What Can Be Done to Prevent It
For women with a known high-risk profile, specifically those carrying a single baby who’ve had a previous preterm birth and whose cervix measures under 25 mm on ultrasound, two interventions have strong evidence behind them. Vaginal progesterone supplements reduced the risk of delivering before 35 weeks by about 32%, and cut the rate of serious newborn complications by more than half. Cervical cerclage, a stitch placed around the cervix to hold it closed, reduced preterm birth before 35 weeks by about 30% and showed similar benefits at every gestational threshold tested. Research suggests the two approaches are comparably effective for this specific group of patients.
Beyond medical interventions, identifying and treating infections early, managing chronic conditions like diabetes and high blood pressure before and during pregnancy, and reducing exposure to chronic stress all play a role. For multiple pregnancies, closer monitoring allows care teams to catch warning signs before they become emergencies.

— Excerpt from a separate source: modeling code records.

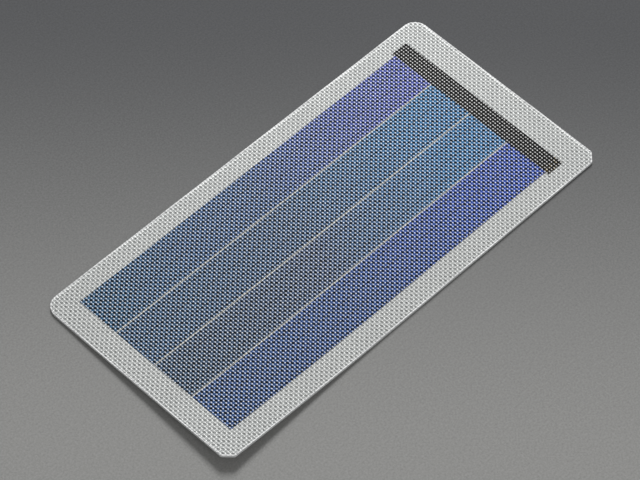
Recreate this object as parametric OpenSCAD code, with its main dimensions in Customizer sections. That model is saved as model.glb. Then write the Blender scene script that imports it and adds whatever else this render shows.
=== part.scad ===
// Flexible solar sheet: four thin-film cells on steel foil in series, laminated between
// an embossed clear film and a white back sheet. Millimetres, +Z up, front face up.
// The origin is the middle of the back face. +X points to the end with the contacts.
// The laminate bends across its middle. Each long layer is two halves that meet there,
// one on each side of the bend axis, with the room that the bend needs between them.

/* [Sheet] */
// Length of the sheet
sheet_len = 197; // [190:1:230]
// Width of the sheet
sheet_wid = 97; // [96:1:130]
// Radius of the two rounded corners on the +Y side
round_r = 6; // [2:0.5:9]
// Length along X of the two snipped corners on the -Y side
snip_x = 3.6; // [1:0.2:6]
// Length along Y of the two snipped corners on the -Y side
snip_y = 3.6; // [1:0.2:6]

/* [Layers] */
// Thickness of the white back sheet
back_t = 0.3; // [0.2:0.05:0.4]
// Thickness of the bonding layer under the cells
rear_t = 0.28; // [0.26:0.02:0.4]
// Thickness of a cell's steel foil
foil_t = 0.13; // [0.1:0.01:0.16]
// Thickness of the bonding layer over the cells
front_t = 0.43; // [0.4:0.01:0.6]
// Thickness of the clear front film
film_t = 0.06; // [0.04:0.01:0.1]

/* [Cells] */
// Clear border at the free end
border_free = 10.7; // [8:0.1:12]
// Clear border along the +Y side
border_side = 7.8; // [7:0.1:9]
// Gap between neighbouring cells
cell_gap = 0.4; // [0.3:0.1:0.6]
// Diameter of the fine wires that lie along the cells
wire_d = 0.14; // [0.08:0.01:0.14]

/* [Contact end] */
// Clear border from the black strip to the end of the sheet
border_contact = 11.8; // [10:0.1:14]
// Width of the black strip that covers the contacts
mask_w = 7.7; // [7.5:0.1:8.5]
// How far the black strip runs past the cells on each side
mask_over = 1.3; // [0.5:0.1:2]
// Thickness of the black strip
mask_t = 0.06; // [0.04:0.01:0.1]
// Thickness of the insulating tape on the cells' ends
tape_t = 0.05; // [0.03:0.01:0.06]
// Thickness of the contact ribbons
ribbon_t = 0.1; // [0.06:0.01:0.1]
// Length of a solder pad across the sheet
pad_len = 9; // [6:0.5:10]
// Width of a solder pad along the sheet
pad_wid = 5; // [4:0.5:5.5]

/* [Bend] */
// Largest bend either way, in degrees
bend_max = 40; // [10:5:50]
// Gap between the two halves at the bend axis
bend_gap = 0.2; // [0.1:0.05:0.3]

/* [Hidden] */
cell_count = 4;
// Width of each cell from the +Y side down. The cells are laid by hand, so they differ a little.
cell_wid = [19.6, 19.9, 19.1, 20];
// Distance of each wire from its own cell's +Y edge
wire_at = [[5.9, 10.9, 16.9], [2.2, 8, 13.4, 18.7], [4.5, 9.5, 15.2], [2.9, 8.3, 13.7, 19.1]];
wire_inset = 0.8;     // bare cell beyond the wires at the free end
groove_play = 0.04;   // room round a wire in the bonding layer

$fn = 48;
free = -1;
contact = 1;
half_names = [[free, "free_half"], [contact, "contact_half"]];

// Heights from the back face up
z_rear = back_t;
z_foil = z_rear + rear_t;
z_face = z_foil + foil_t;
z_busbar = z_face + tape_t;
z_mask = z_busbar + ribbon_t;
z_film = z_face + front_t;
sheet_t = z_film + film_t;
z_bend = sheet_t / 2;

// Places along X
x_cell = -sheet_len / 2 + border_free;
x_mask_end = sheet_len / 2 - border_contact;
x_mask = x_mask_end - mask_w;
x_busbar = x_mask + 1.2;       // the wires end here, against the busbar
busbar_w = 2.8;
x_tab = x_busbar + busbar_w;   // the contact tabs start here, against the busbar
x_drop = x_mask_end - 0.5;     // outer face of the folds that go down past the cells
x_cell_end = x_drop - 1.6;
x_tape_end = x_cell_end + 0.4;
x_under = x_busbar + 0.8;      // the tabs under a cell start here
x_pad = x_mask + 4.3;          // middle of the solder pads
tab_w = 3;                     // width of a tab across the sheet
tab_inset = 1;                 // from the cell's edge to its tab
busbar_inset = 0.8;

// Places along Y. Cell k is 0 to 3 from the +Y side down.
function before(k) = k == 0 ? 0 : before(k - 1) + cell_wid[k - 1] + cell_gap;
function y_top(k) = sheet_wid / 2 - border_side - before(k);
function y_low(k) = y_top(k) - cell_wid[k];
function y_mid(k) = (y_top(k) + y_low(k)) / 2;
last = cell_count - 1;

// Room that a layer from z0 to z1 needs on its own side of the bend axis
function relief(z0, z1) =
    bend_gap / 2 + tan(bend_max / 2) * max(abs(z0 - z_bend), abs(z1 - z_bend));

// A box from one corner to the other
module box(low, high) {
    translate(low) cube(high - low);
}

// The sheet's outline: two corners rounded, two snipped
module outline() {
    hx = sheet_len / 2;
    hy = sheet_wid / 2;
    polygon([
        [-hx, -hy + snip_y], [-hx + snip_x, -hy], [hx - snip_x, -hy], [hx, -hy + snip_y],
        [hx, hy - round_r], [hx - round_r, hy], [-hx + round_r, hy], [-hx, hy - round_r]
    ]);
    for (side = [-1, 1])
        translate([side * (hx - round_r), hy - round_r]) circle(r = round_r);
}

// One half of a layer of the sheet, from z0 to z1
module layer(half, z0, z1) {
    gap = relief(z0, z1);
    intersection() {
        translate([0, 0, z0]) linear_extrude(z1 - z0) outline();
        if (half == free)
            box([-sheet_len, -sheet_wid, -1], [-gap, sheet_wid, sheet_t + 1]);
        else
            box([gap, -sheet_wid, -1], [sheet_len, sheet_wid, sheet_t + 1]);
    }
}

module rounded_plate(len_x, len_y, r, z0, z1) {
    translate([0, 0, z0]) linear_extrude(z1 - z0) {
        square([len_x - 2 * r, len_y], center = true);
        square([len_x, len_y - 2 * r], center = true);
        for (sx = [-1, 1], sy = [-1, 1])
            translate([sx * (len_x / 2 - r), sy * (len_y / 2 - r)]) circle(r = r);
    }
}

module cell_body(k, half) {
    gap = relief(z_foil, z_face);
    x0 = half == free ? x_cell : gap;
    x1 = half == free ? -gap : x_cell_end;
    box([x0, y_low(k), z_foil], [x1, y_top(k), z_face]);
}

// The stretch along X that the wires have on one half
function wires_from(half) = half == free ? x_cell + wire_inset : relief(z_face, z_face + wire_d);
function wires_to(half) = half == free ? -relief(z_face, z_face + wire_d) : x_busbar;

module wires_body(k, half) {
    for (at = wire_at[k])
        translate([wires_from(half), y_top(k) - at, z_face + wire_d / 2])
            rotate([0, 90, 0]) cylinder(d = wire_d, h = wires_to(half) - wires_from(half));
}

// The groove of each wire, as the bonding layer leaves it. It runs out of the half's cut edge.
module wire_grooves(k, half) {
    w = wire_d / 2 + groove_play;
    x0 = half == free ? wires_from(half) - groove_play : 0;
    x1 = half == free ? 0 : x_busbar;
    for (at = wire_at[k])
        box([x0, y_top(k) - at - w, z_face - 0.01], [x1, y_top(k) - at + w, z_face + wire_d]);
}

module tape_body() {
    over = mask_over - 0.5;
    box([x_busbar, y_low(last) - over, z_face], [x_tape_end, y_top(0) + over, z_busbar]);
}

module busbar_body(k) {
    box([x_busbar, y_low(k) + busbar_inset, z_busbar],
        [x_tab, y_top(k) - busbar_inset, z_mask]);
}

// Ribbon from cell k's busbar, down past the cells' ends, and under cell k + 1
module link_body(k) {
    a = y_low(k) + tab_inset;
    b = y_top(k + 1) - tab_inset;
    box([x_tab, a, z_busbar], [x_drop, a + tab_w, z_mask]);
    box([x_drop - ribbon_t, a, z_foil - ribbon_t], [x_drop, a + tab_w, z_mask]);
    box([x_drop - 1, b - tab_w, z_foil - ribbon_t], [x_drop, a + tab_w, z_foil]);
    box([x_under, b - tab_w, z_foil - ribbon_t], [x_drop, b, z_foil]);
}

// Ribbon from a level down to the solder pad, folded at the outer end
module lead_body(y, x0, z_top) {
    box([x0, y - tab_w / 2, z_top - ribbon_t], [x_drop, y + tab_w / 2, z_top]);
    box([x_drop - ribbon_t, y - tab_w / 2, z_rear], [x_drop, y + tab_w / 2, z_top]);
    box([x_under, y - tab_w / 2, z_rear], [x_drop, y + tab_w / 2, z_rear + ribbon_t]);
}

module positive_lead_body() {
    lead_body(y_mid(last), x_tab, z_mask);
}

module negative_lead_body() {
    lead_body(y_mid(0), x_under, z_foil);
}

module mask_body() {
    box([x_mask, y_low(last) - mask_over, z_mask],
        [x_mask_end, y_top(0) + mask_over, z_mask + mask_t]);
}

// Everything at the contact end that lies inside the two bonding layers
module contact_parts() {
    tape_body();
    for (k = [0:last]) busbar_body(k);
    for (k = [0:last - 1]) link_body(k);
    positive_lead_body();
    negative_lead_body();
    mask_body();
}

module pad_place(k) {
    translate([x_pad, y_mid(k), 0]) children();
}

module back_sheet(half) {
    color("whitesmoke") difference() {
        layer(half, 0, z_rear);
        if (half == contact)
            for (k = [0, last])
                pad_place(k) rounded_plate(pad_wid + 1, pad_len + 1, 1, -1, z_rear + 1);
    }
}

module rear_bonding_layer(half) {
    color([0.86, 0.87, 0.86]) difference() {
        layer(half, z_rear, z_foil);
        if (half == contact) contact_parts();
    }
}

module cell(k, half) {
    color([0.2, 0.27, 0.5]) cell_body(k, half);
}

module cell_wires(k, half) {
    color([0.3, 0.3, 0.32]) wires_body(k, half);
}

module busbar(k) {
    color("peru") busbar_body(k);
}

module series_link(k) {
    color("peru") link_body(k);
}

module positive_lead() {
    color("peru") positive_lead_body();
}

module negative_lead() {
    color("peru") negative_lead_body();
}

// A tinned pad, set a little below the back face in its window
module solder_pad(k) {
    color("silver") pad_place(k) rounded_plate(pad_wid, pad_len, 0.6, 0.06, z_rear);
}

module insulating_tape() {
    color([0.8, 0.55, 0.15]) tape_body();
}

module black_mask_strip() {
    color([0.12, 0.12, 0.12]) mask_body();
}

module front_bonding_layer(half) {
    color([0.88, 0.9, 0.9]) difference() {
        layer(half, z_foil, z_film);
        for (k = [0:last]) {
            cell_body(k, half);
            wire_grooves(k, half);
        }
        if (half == contact) contact_parts();
    }
}

module front_film(half) {
    color([0.82, 0.85, 0.88]) layer(half, z_film, sheet_t);
}

for (h = half_names) {
    back_sheet(h[0]);
    rear_bonding_layer(h[0]);
    front_bonding_layer(h[0]);
    front_film(h[0]);
    for (k = [0:last]) {
        cell(k, h[0]);
        cell_wires(k, h[0]);
    }
}
for (k = [0:last])
    busbar(k);
for (k = [0:last - 1])
    series_link(k);
positive_lead();
negative_lead();
solder_pad(last);  // positive_solder_pad
solder_pad(0);  // negative_solder_pad
insulating_tape();
black_mask_strip();
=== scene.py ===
import math
import bmesh
import bpy
import numpy as np
from mathutils import Matrix, Vector


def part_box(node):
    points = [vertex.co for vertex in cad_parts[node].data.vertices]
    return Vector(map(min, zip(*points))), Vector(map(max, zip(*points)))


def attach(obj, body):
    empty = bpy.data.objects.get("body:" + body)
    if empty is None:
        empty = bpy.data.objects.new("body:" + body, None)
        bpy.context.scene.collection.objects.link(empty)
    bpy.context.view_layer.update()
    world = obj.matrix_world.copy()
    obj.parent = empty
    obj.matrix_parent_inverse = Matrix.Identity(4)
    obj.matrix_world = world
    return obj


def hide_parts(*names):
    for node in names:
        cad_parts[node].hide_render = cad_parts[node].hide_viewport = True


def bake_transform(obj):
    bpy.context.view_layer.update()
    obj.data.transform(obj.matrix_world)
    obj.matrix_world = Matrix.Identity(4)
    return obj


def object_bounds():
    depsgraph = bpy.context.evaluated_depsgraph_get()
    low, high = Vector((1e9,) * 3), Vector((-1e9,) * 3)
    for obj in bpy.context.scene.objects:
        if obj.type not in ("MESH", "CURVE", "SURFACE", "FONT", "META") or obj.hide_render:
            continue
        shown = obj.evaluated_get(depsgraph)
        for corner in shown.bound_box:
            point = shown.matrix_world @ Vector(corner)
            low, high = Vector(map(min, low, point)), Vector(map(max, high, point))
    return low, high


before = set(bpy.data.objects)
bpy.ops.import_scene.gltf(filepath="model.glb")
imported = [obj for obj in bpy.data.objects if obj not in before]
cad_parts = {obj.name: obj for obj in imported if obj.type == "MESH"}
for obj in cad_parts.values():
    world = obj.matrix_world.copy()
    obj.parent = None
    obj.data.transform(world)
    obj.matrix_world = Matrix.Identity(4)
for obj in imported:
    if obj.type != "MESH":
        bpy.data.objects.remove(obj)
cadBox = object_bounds()
scene = bpy.context.scene

mm = 0.001
cellNumbers = (1, 2, 3, 4)
contactBody = "contact_half"
freeBody = "free_half"
sheetLow, sheetHigh = cadBox
sheetLength = sheetHigh.x - sheetLow.x
sheetWidth = sheetHigh.y - sheetLow.y
sharpAngle = math.radians(50)     # edges sharper than this stay hard
cutTolerance = 1e-7               # m

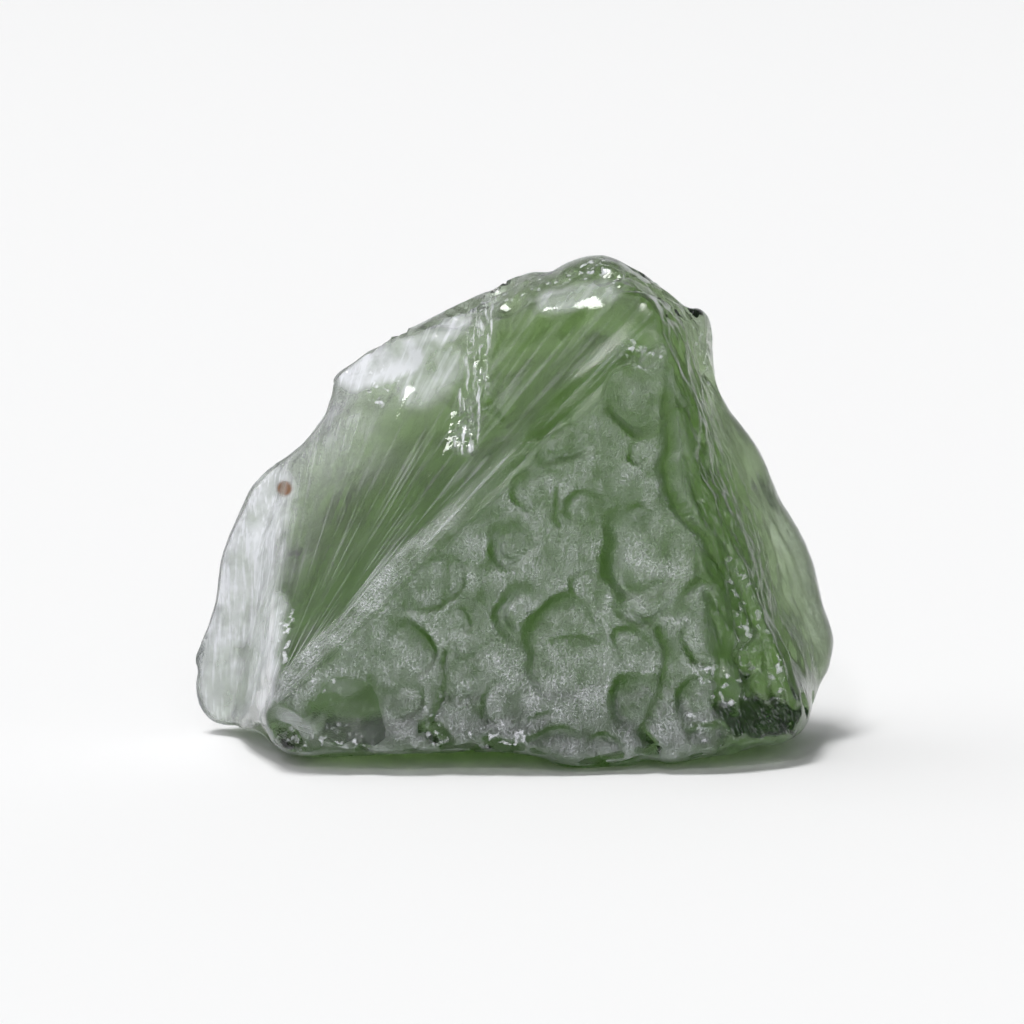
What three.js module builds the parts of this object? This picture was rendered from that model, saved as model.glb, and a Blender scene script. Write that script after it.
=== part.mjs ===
// A raw moldavite: one chip of natural green glass, 18 mm wide, standing on a small flat spot.
// Its front is the old skin, hollowed into cells. A sharp ridge runs across it from the lower left to the top,
// and behind the ridge a smooth conchoidal break slopes away, high on the right and low on the left, to a thin
// shelf along the left edge. The right side is steep, with a thin flange behind it, and the back is a low dome
// covered in shallow scoops.
//
// Lengths are in mm. The shape is laid out on a drawing plane through the middle of the stone, as the eye
// sees it from the front and a little above: x to the right, y up the drawing, and depth towards the eye.
import * as THREE from "three";
import { mergeVertices } from "three/addons/utils/BufferGeometryUtils.js";

// The eye that the drawing plane faces
const EYE_DISTANCE = 160;
const EYE_HEIGHT_DEG = 8;

// The point inside the stone from which its whole surface can be seen, and the half sizes that spread the
// vertices over it, with more of them in front
const HEART = new THREE.Vector3(0.5, -0.5, -1.8);
const HALF_SIZE = new THREE.Vector3(9, 7.2, 4.8);
const MORE_IN_FRONT = new THREE.Vector3(0, 0, 0.35);
const FARTHEST = 14;
const MESH_DETAIL = 21;

// Where the stone's foot is cut flat: the floor's height below the drawing's centre
const FOOT_DROP = 6.61;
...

Warning Signs of Preterm Labor
Preterm labor doesn’t always announce itself with obvious contractions. The physical signs to watch for include a tightening of the abdomen that comes and goes every 10 minutes or more often, a change in vaginal discharge (especially fluid leaking or any bleeding), pressure in the pelvic area, a low dull backache that doesn’t go away, and cramping that feels like a menstrual period with or without diarrhea. Six or more contractions in a single hour is not normal at any point before full term. These symptoms can be subtle, and many women initially dismiss them as ordinary pregnancy discomfort.